= Fife and Kinross Miners' Association =

Scottish trade union

The Fife and Kinross Miners' Association was a coal miners' trade union based in Fife and Kinross-shire in Scotland.

==History==

The union was founded in 1869 or 1870, and proved immediately successful by achieving the eight-hour day for miners in the counties, and was the first union to be recognised by Scottish mine owners. In 1877, employers organised a lockout, targeting the union, but alone out of Scottish coal miners' unions, it survived. The union was a strong supporter of the 1893 United Kingdom miners' strike, even publishing a list of strikebreakers in the county.

In 1894, the association became a founding member of the Scottish Miners Federation, which in turn affiliated to the Miners' Federation of Great Britain (MFGB). By 1907, it had 15,500 members.

In 1922, the FKMA merged with the Clackmannan Miners' Association, forming the Fife, Kinross and Clackmannan Miners' Association (FKCMA).

The new union suffered several splits.

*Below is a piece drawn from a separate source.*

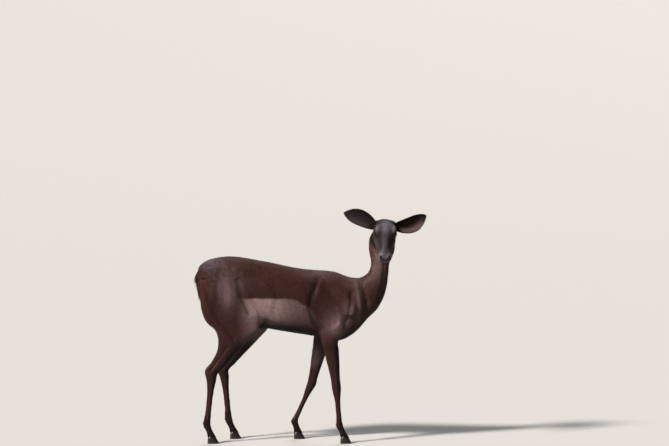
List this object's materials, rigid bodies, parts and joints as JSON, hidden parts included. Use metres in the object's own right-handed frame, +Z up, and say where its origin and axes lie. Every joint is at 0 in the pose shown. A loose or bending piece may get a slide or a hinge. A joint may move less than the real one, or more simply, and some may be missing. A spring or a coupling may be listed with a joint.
{
  "type": "antelope figure",
  "caption": "Hornless impala ewe of the black form, life size, standing mid-step with the head turned to its right and the ears spread.",
  "frame": {"origin": "on the ground, under the middle of the bounding box", "axes": "+X from tail to chest, +Y to the animal's left, +Z up; the head faces -Y"},
  "size_m": [1.1387, 0.3136, 1.1479],
  "materials": {
    "body_coat": "short sleek dark chocolate hair with a satin sheen",
    "ear_coat": "very short dark hair, paler and thinner inside the ear",
    "tail_hair": "long dark hair hanging in a narrow tail",
    "eye": "wet, glossy, almost black brown",
    "hoof": "smooth dark horn, slightly worn at the ground"
  },
  "bodies": {
    "root": {"trunk": "body_coat", "neck": "body_coat", "head": "body_coat", "ear_left": "ear_coat", "ear_right": "ear_coat", "tail": "tail_hair", "forearm_left": "body_coat", "forearm_right": "body_coat", "fore_cannon_left": "body_coat", "fore_cannon_right": "body_coat", "thigh_left": "body_coat", "thigh_right": "body_coat", "gaskin_left": "body_coat", "gaskin_right": "body_coat", "hind_cannon_left": "body_coat", "hind_cannon_right": "body_coat", "eye_left": "eye", "eye_right": "eye", "claw_fore_left_inner": "hoof", "claw_fore_left_outer": "hoof", "claw_fore_right_inner": "hoof", "claw_fore_right_outer": "hoof", "claw_hind_left_inner": "hoof", "claw_hind_left_outer": "hoof", "claw_hind_right_inner": "hoof", "claw_hind_right_outer": "hoof"}
  },
  "joints": []
}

The Independent Labour Party-aligned Miners' Reform Union of Fife, Kinross and Clackmannan left almost immediately, led by Philip Hodge. This union survived through the 1926 UK general strike, following which William Adamson was persuaded that it should be permitted to merge back into the FKCMA. However, Hodge was elected General Secretary in 1928, and Adamson left to found the right-wing Fife, Clackmannan, and Kinross Miners' Union, which subsequently was recognised as the official union by the National Union of Scottish Mineworkers and Miners' Federation of Great Britain.

The rump union soon disappeared, with supporters of the Communist Party of Great Britain forming the United Mineworkers of Scotland, and those in favour of a non-political union forming the "Fife, Kinross and District Industrial Trade Union". The United Mineworkers was the more successful, with its membership peaking at roughly half of the FCKMU.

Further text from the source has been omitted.